What needs to be done
Give back the exact lines spanning from the line with "export_step(solids[0] if len(solids)" to the line with "bpy.data.objects.remove(obj)", with both of those lines included and no others.

── Rows ──

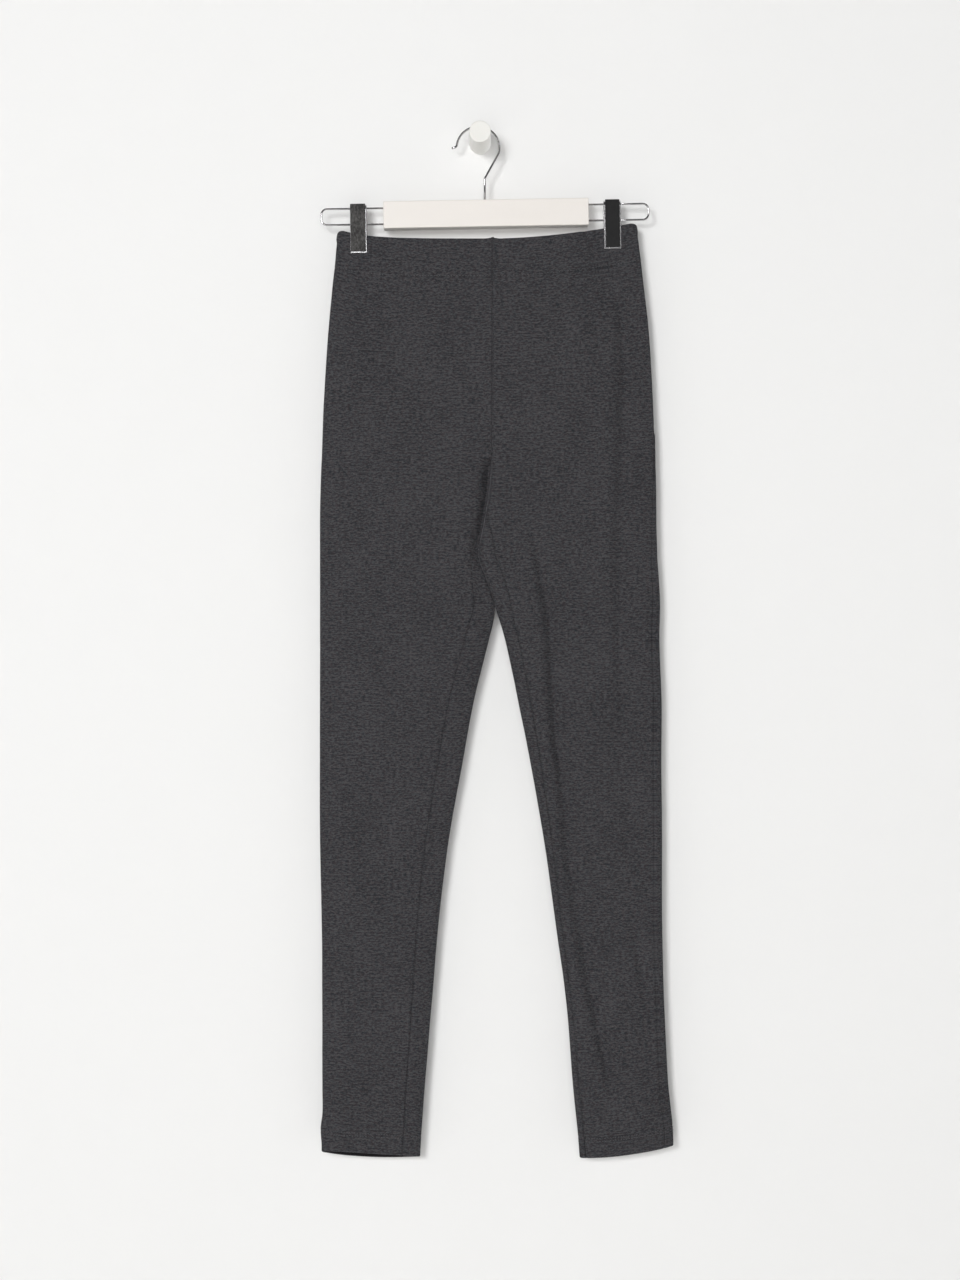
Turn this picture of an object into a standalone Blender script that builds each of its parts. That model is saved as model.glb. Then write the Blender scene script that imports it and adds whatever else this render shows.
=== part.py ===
"""Leggings hung flat from a clip hanger on a wall peg.

Metres, +Z up.  The wall is the plane y = 0 and the object hangs in front of it, towards -Y.
The origin is the centre of the peg's flat back face, on the wall.  Left and right are as seen
from the front, looking along +Y.
"""
import math
from collections import namedtuple

import bpy
import bmesh

MM = 0.001
GAP = 0.3 * MM                      # clearance between pieces that meet

# Peg: a turned round standing straight out of the wall.
PEG_RADIUS = 11.25 * MM
PEG_LENGTH = 65.0 * MM
PEG_EDGE = 0.8 * MM

# Hanger: everything hangs in one plane, a little off the wall.
HANG_Y = -24.0 * MM
HANGER_TILT = math.radians(0.9)     # the right end hangs a little higher
BAR_CENTRE = (6.3 * MM, HANG_Y, -77.5 * MM)
BAR_SIZE = (215.0 * MM, 19.0 * MM, 26.6 * MM)
BAR_EDGE = 1.2 * MM
HOOK_WIRE = 2.3 * MM
HOOK_CENTRE_X = -2.1 * MM
HOOK_CENTRE_Z = -9.6 * MM
HOOK_RADIUS = 22.5 * MM
HOOK_STEM_X = 5.0 * MM
HOOK_NECK_Z = -43.0 * MM
HOOK_BENDS = (4.0 * MM, 5.5 * MM)  # how gently the neck bends at its foot and at its top
HOOK_ARC = (math.radians(-9.4), math.radians(172.0))
HOOK_TIP = (-30.6 * MM, -10.6 * MM)
LOOP_WIRE = 2.0 * MM
LOOP_SPACING = 16.8 * MM
LOOP_CORNER = 6.0 * MM

# Clips: a sprung steel hairpin over both wires, with a black face on the front leg.
CLIP_TOP = 12.2 * MM                # above the bar's centre line
CLIP_BOTTOM = -39.8 * MM
CLIP_HALF_GAP = 4.2 * MM
CLIP_STEEL = 1.2 * MM
CLIP_FACE_SIZE = (13.6 * MM, 1.3 * MM, 44.0 * MM)
CLIP_FACE_RISE = 1.2 * MM           # of the face's centre above the middle of the hairpin

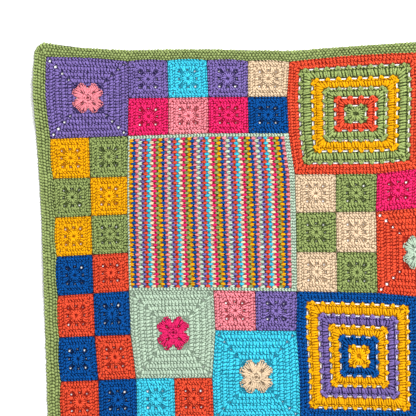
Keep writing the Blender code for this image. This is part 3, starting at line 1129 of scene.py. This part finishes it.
def makeBorder(name):
    look = borderLook
    stitches = Stitches(0, 0)
    across, down = (columns, endBorder, sideBorder), (rows, sideBorder, endBorder)
    # start corner and direction of each side, its length, its width and the next side's
    ways = (
        ((0, 0), (1, 0), *across),
        ((columns, 0), (0, 1), *down),
        ((columns, rows), (-1, 0), *across),
        ((0, rows), (0, -1), *down),
    )
    for (col, row), (stepCol, stepRow), length, width, beyond in ways:
        outCol, outRow = stepRow, -stepCol
        heading = math.degrees(math.atan2(-stepRow, stepCol))
        squeeze = width / sideBorder
        for share, height, turn, stitchLength, stitchWidth, tone, phase in look["rows"]:
            out = share * width
            reach = length * unit + 2 * share * beyond
            count = round(reach / look["pitch"])
            size = stitchLength * squeeze, stitchWidth, look["thick"]
            for k in range(count):
                along = -share * beyond + (k + phase) * reach / count
                x = col * unit + stepCol * along + outCol * out
                y = row * unit + stepRow * along + outRow * out
                stitches.put(x, -y, height, heading + turn, *size, look["yarn"], tone=tone)
    wide, tall = columns * unit / 2, rows * unit / 2

    def isInside(x, y):
        return abs(x) < wide and abs(y) < tall

    xs = [sign * (wide + sideBorder * share) for sign in (-1, 1) for share in look["cloth"]]
    ys = [sign * (tall + endBorder * share) for sign in (-1, 1) for share in look["cloth"]]
    xs = sorted(xs + [(k - columns / 2) * unit for k in range(columns + 1)])
    ys = sorted(ys + [(k - rows / 2) * unit for k in range(rows + 1)])
    groundNet(columns / 2, rows / 2, xs, ys, isInside, lambda x, y: look["yarn"])
    return stitches.finished(name)


# All pieces

makers = {"flower": makeFlower, "granny": makeGranny, "stripes": makeStripes}
pieces = []


def fitted(piece, nodes):
    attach(piece, "root")
    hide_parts(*nodes)
    pieces.append(piece)


for kind, row, col, yarnNames in bigSquares:
    piece = makers[kind](f"{kind}Crochet_r{row}c{col}", row, col, yarnNames)
    fitted(piece, [f"{kind}_r{row}c{col}"])
print("big squares made", len(pieces))
for row, firstCol, yarnNames in smallRuns:
    for step, yarnName in enumerate(yarnNames):
        col = firstCol + step
        piece = makeSmall(f"smallCrochet_r{row}c{col}", row, col, yarnName)
        fitted(piece, [f"small_r{row}c{col}"])
print("small squares made", len(pieces))
fitted(makeBorder("borderCrochet"), ["border_top", "border_bottom", "border_left", "border_right"])
ground = finishedGround()
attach(ground, "root")
counts = [sum(len(face.vertices) - 2 for face in piece.data.polygons) for piece in pieces + [ground]]
print("border and ground made; triangles in all", sum(counts), "most in one", max(counts))

bpy.data.objects.remove(strandObject)


# Floor, light and camera

studio = {
    "millimetresPerPixel": 75 / 41,     # of the photograph, on the throw
    "firstCrossing": (46.5, 58.0),      # pixel of the upper left crossing of the seams
    "imageSide": 416,
    "cameraHeight": 2.4,                # metres
    "floorSide": 2.4,
    "floorTone": 0.88,
    "floorGrain": (6.0, 0.01),          # scale and depth
    "floorRoughness": 0.8,
    "keyFrom": (2.5, 2.1, 3.5),         # from the point that the camera looks at
    "keySize": 1.5,
    "keyPower": 350,
    "surround": 1.05,
}


def makeFloor():
    side = studio["floorSide"]
    mesh = bpy.data.meshes.new("floor")
    corners = [(-side, -side, 0), (side, -side, 0), (side, side, 0), (-side, side, 0)]
    mesh.from_pydata(corners, [], [(0, 1, 2, 3)])
    scale, depth = studio["floorGrain"]
    material = bpy.data.materials.new("paleFloor")
    material.use_nodes = True
    tree = Tree(material.node_tree)
    shader = material.node_tree.nodes["Principled BSDF"]
    place = tree.add("ShaderNodeTexCoord").outputs["Object"]
    grain = tree.add("ShaderNodeTexNoise", Vector=place, Scale=scale, Detail=2.0)
    tone = Value(grain.outputs["Fac"]) * depth + studio["floorTone"]
    colour = tree.add("ShaderNodeCombineXYZ", X=tone, Y=tone, Z=tone)
    tree.feed(shader.inputs["Base Color"], colour.outputs[0])
    shader.inputs["Roughness"].default_value = studio["floorRoughness"]
    mesh.materials.append(material)
    floor = bpy.data.objects.new("floor", mesh)
    bpy.context.scene.collection.objects.link(floor)


def makeLight(name, place, aim, size, power):
    data = bpy.data.lights.new(name, "AREA")
    data.size = size
    data.energy = power
    lamp = bpy.data.objects.new(name, data)
    lamp.location = place
    lamp.rotation_euler = (Vector(aim) - Vector(place)).to_track_quat("-Z", "Y").to_euler()
    bpy.context.scene.collection.objects.link(lamp)


def makeCamera():
    middlePixel = studio["imageSide"] / 2
    scale = studio["millimetresPerPixel"]
    east = (middlePixel - studio["firstCrossing"][0]) * scale
    south = (middlePixel - studio["firstCrossing"][1]) * scale
    data = bpy.data.cameras.new("camera")
    data.sensor_width = 36
    data.lens = data.sensor_width * studio["cameraHeight"] / (studio["imageSide"] * scale * mm)
    camera = bpy.data.objects.new("camera", data)
    camera.location = ((east - middleEast) * mm, (middleSouth - south) * mm, studio["cameraHeight"])
    bpy.context.scene.collection.objects.link(camera)
    bpy.context.scene.camera = camera
    return camera


makeFloor()
camera = makeCamera()
aim = (camera.location.x, camera.location.y, 0)
makeLight("keyLight", Vector(aim) + Vector(studio["keyFrom"]), aim, studio["keySize"], studio["keyPower"])
world = bpy.data.worlds.new("studio")
world.use_nodes = True
world.node_tree.nodes["Background"].inputs["Color"].default_value = (1, 1, 1, 1)
world.node_tree.nodes["Background"].inputs["Strength"].default_value = studio["surround"]
bpy.context.scene.world = world
bpy.context.scene.view_settings.view_transform = "Standard"
print("studio made")
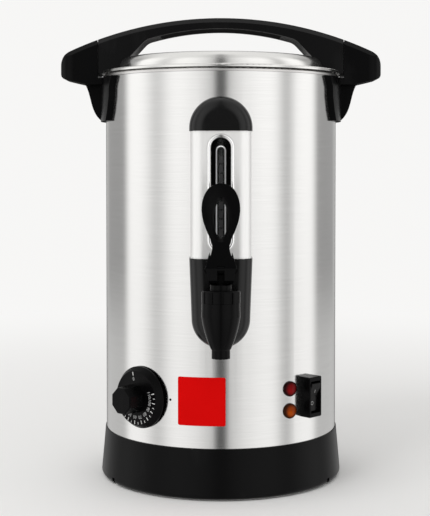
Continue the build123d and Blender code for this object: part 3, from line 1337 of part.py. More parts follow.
def reset_button():
    low = PLATE_Z - BUTTON_PROUD
    button = chamfer(disc(BUTTON_R, low, low + BUTTON_L).edges().group_by(Axis.Z)[0], BUTTON_CHAMFER)
    return Pos(CUTOUT_X, CUTOUT_Y, 0) * button


# ---- The whole urn ----

PIECES = {
    "base_ring": base_ring,
    "base_plate": base_plate,
    "feet": feet,
    "base_screws": base_screws,
    "base_nuts": base_nuts,
    "outer_shell": outer_shell,
    "inner_tank": inner_tank,
    "lid_pan": lid_pan,
    "lid_seal": lid_seal,
    "lid_screws": lid_screws,
    "lid_handle": lid_handle,
    "lid_handle_liner": lid_handle_liner,
    "right_side_handle": side_handle,
    "left_side_handle": lambda: mirror(side_handle(), about=Plane.YZ),
    "side_handle_screws": side_handle_screws,
    "column_cover": column_cover,
    "column_cap": column_cap,
    "column_screws": column_screws,
    "window_bezel": window_bezel,
    "scale_channel": scale_channel,
    "sight_tube": sight_tube,
    "sight_tube_tee": sight_tube_tee,
    "sight_tube_seals": sight_tube_seals,
    "tap_shroud": tap_shroud,
    "tap_body": tap_body,
    "tap_bonnet": tap_bonnet,
    "tap_stem": tap_stem,
    "seat_cup": seat_cup,
    "tap_spring": tap_spring,
    "lever_pin": lever_pin,
    "tap_lever": tap_lever,
    "tap_shank_nut": tap_shank_nut,
    "tap_washers": tap_washers,
    "thermostat_body": thermostat_body,
    "thermostat_nut": thermostat_nut,
    "thermostat_shaft": thermostat_shaft,
    "thermostat_knob": thermostat_knob,
    "thermostat_sensor": thermostat_sensor,
    "red_lamp": red_lamp,
    "amber_lamp": amber_lamp,
    "lamp_holders": lamp_holders,
    "switch_housing": switch_housing,
    "switch_rocker": switch_rocker,
    "power_inlet": power_inlet,
    "inlet_pins": inlet_pins,
    "inlet_screws": inlet_screws,
    "heating_plate": heating_plate,
    "heating_element": heating_element,
    "element_terminals": element_terminals,
    "thermal_cutout": thermal_cutout,
    "cutout_sensor": cutout_sensor,
    "reset_button": reset_button,
}


def write_parts():
    os.makedirs("parts", exist_ok=True)
    for name, make in PIECES.items():
        made = make()
        solids = [s for piece in (made if isinstance(made, list) else [made]) for s in piece.solids()]
        export_step(solids[0] if len(solids) == 1 else Compound(solids), f"parts/{name}.step")


write_parts()
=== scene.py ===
from math import cos, pi, radians, sin, sqrt, tau

import bmesh
import bpy
from mathutils import Matrix, Vector
from mathutils.bvhtree import BVHTree


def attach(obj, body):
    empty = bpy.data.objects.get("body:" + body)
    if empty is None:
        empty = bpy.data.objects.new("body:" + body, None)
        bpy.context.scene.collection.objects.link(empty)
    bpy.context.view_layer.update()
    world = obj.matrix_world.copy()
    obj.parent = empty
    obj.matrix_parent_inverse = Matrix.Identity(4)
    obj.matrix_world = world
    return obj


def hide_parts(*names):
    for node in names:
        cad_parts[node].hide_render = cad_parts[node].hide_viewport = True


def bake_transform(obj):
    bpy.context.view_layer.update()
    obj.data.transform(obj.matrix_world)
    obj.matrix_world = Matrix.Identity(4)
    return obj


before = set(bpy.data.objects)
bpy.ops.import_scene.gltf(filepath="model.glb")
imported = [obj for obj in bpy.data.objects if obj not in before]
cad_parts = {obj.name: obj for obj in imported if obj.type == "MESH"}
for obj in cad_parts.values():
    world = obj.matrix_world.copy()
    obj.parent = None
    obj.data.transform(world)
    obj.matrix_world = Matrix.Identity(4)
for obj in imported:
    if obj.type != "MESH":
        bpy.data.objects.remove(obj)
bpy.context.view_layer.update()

MM = 0.001
SHELL_R = 112.0 * MM

# Where things are on the casing: degrees round it from the tap, then the height in mm.
KNOB = (-40.4, 88.4)
SWITCH = (45.4, 88.4)
RED_LAMP = (34.0, 97.3)
AMBER_LAMP = (34.0, 77.1)
PLATE = (-9.0, 88.9)
DOT = (-24.0, 89.2)

# The lamps' lenses, in mm: the radius, the ribs' turn per mm, and where the painted glow of the
# bulb lies.
LAMP_R = 7.0
RIB_TURN = 5.2
BULB_RIGHT = 0.6
BULB_DOWN = 2.4
BULB_R = (1.2, 4.4)

# The bare plate and the index dot beside the dial, in mm.
PLATE_SIZE = (43.8, 43.9)
PLATE_CORNER = 1.6
PLATE_LIFT = 0.55
PLATE_SOFT = 0.7
PLATE_SUNK = 0.03
PLATE_PARTS = 18
EDGE_LINES = [0, 0.2, 0.5, 0.9]
CORNER_END = PLATE_CORNER + 0.8
DOT_R = 1.1
DOT_RISE = 0.5
DOT_STEPS = 24
DOT_PROFILE = [(1.0, -0.05), (0.98, 0.35), (0.86, 0.72), (0.62, 0.92), (0.3, 1.0)]

# The dial's print: angles in degrees, the rest in mm. A tick has two radii and a width.
FIGURES = ("110", "100", "90", "80", "70", "60", "50", "40", "30")
FIRST_FIGURE = 16.0
FIGURE_STEP = -21.9
ZERO_ANGLE = 99.0
FIGURE_R = 17.4
FIGURE_SIZE = 4.4
FIGURE_BOLD = 0.012
LONG_TICK = (20.6, 24.0, 0.75)
SHORT_TICK = (21.8, 24.0, 0.55)

# The rocker's marks, in mm from its middle: a ring and an upright bar.
RING_AT = (-1.6, -5.9)
RING_R = 1.5
RING_WIDTH = 0.55
RING_STEPS = 28
BAR_HALF_W = 0.3
BAR_HEIGHTS = (3.6, 6.6)

# The sight tube's painted highlight, an arch along its edges and over its top, and the level
# marks printed on it, in mm.
TUBE_Y = -127.5
ARCH_HALF_W = 3.9
ARCH_LOW = 224.0
ARCH_SPRING = 313.4
ARCH_WIDTH = 1.1
ARCH_STEPS = 16
ARCH_LEG_STEPS = 12
LEVELS = 10
LEVEL_TOP = 309.0
LEVEL_STEP = 8.0
LEVEL_H = 6.6
LEVEL_SIDES = (-1.6, 1.8)

# The bead round the window, in mm.
BEZEL_FACE = 137.4
BEAD_FOOT = 0.3
BEAD_RISE = 1.1
BEAD_R = 10.3
BEAD_HALF_W = 1.5
BEAD_MIDDLE_Z = 276.0
BEAD_REACH = 40.1
BEAD_END_STEPS = 16
BEAD_STEPS = 10

# The tap's return spring, in mm.
TAP_Y = -162.0
COIL_R = 5.4
WIRE_R = 0.6
COIL_TURNS = 4.5
COIL_STEPS = 120
WIRE_SIDES = 8

# How far off its surface each print and the tube's painted highlight lie, in mm, and how far out
# the search for them starts.
DIAL_LIFT = 0.06
ROCKER_LIFT = 0.05
ARCH_LIFT = 0.04
LEVEL_LIFT = 0.03
SEARCH_OUT = 60.0

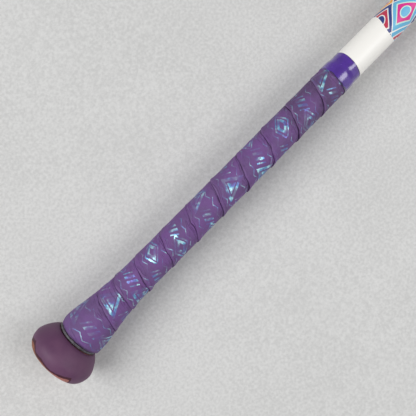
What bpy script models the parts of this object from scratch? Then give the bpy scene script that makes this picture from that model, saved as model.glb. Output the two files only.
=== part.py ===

───

Task output
        export_step(solids[0] if len(solids) == 1 else Compound(solids), f"parts/{name}.step")


write_parts()
=== scene.py ===
from math import cos, pi, radians, sin, sqrt, tau

import bmesh
import bpy
from mathutils import Matrix, Vector
from mathutils.bvhtree import BVHTree


def attach(obj, body):
    empty = bpy.data.objects.get("body:" + body)
    if empty is None:
        empty = bpy.data.objects.new("body:" + body, None)
        bpy.context.scene.collection.objects.link(empty)
    bpy.context.view_layer.update()
    world = obj.matrix_world.copy()
    obj.parent = empty
    obj.matrix_parent_inverse = Matrix.Identity(4)
    obj.matrix_world = world
    return obj


def hide_parts(*names):
    for node in names:
        cad_parts[node].hide_render = cad_parts[node].hide_viewport = True


def bake_transform(obj):
    bpy.context.view_layer.update()
    obj.data.transform(obj.matrix_world)
    obj.matrix_world = Matrix.Identity(4)
    return obj


before = set(bpy.data.objects)
bpy.ops.import_scene.gltf(filepath="model.glb")
imported = [obj for obj in bpy.data.objects if obj not in before]
cad_parts = {obj.name: obj for obj in imported if obj.type == "MESH"}
for obj in cad_parts.values():
    world = obj.matrix_world.copy()
    obj.parent = None
    obj.data.transform(world)
    obj.matrix_world = Matrix.Identity(4)
for obj in imported:
    if obj.type != "MESH":
        bpy.data.objects.remove(obj)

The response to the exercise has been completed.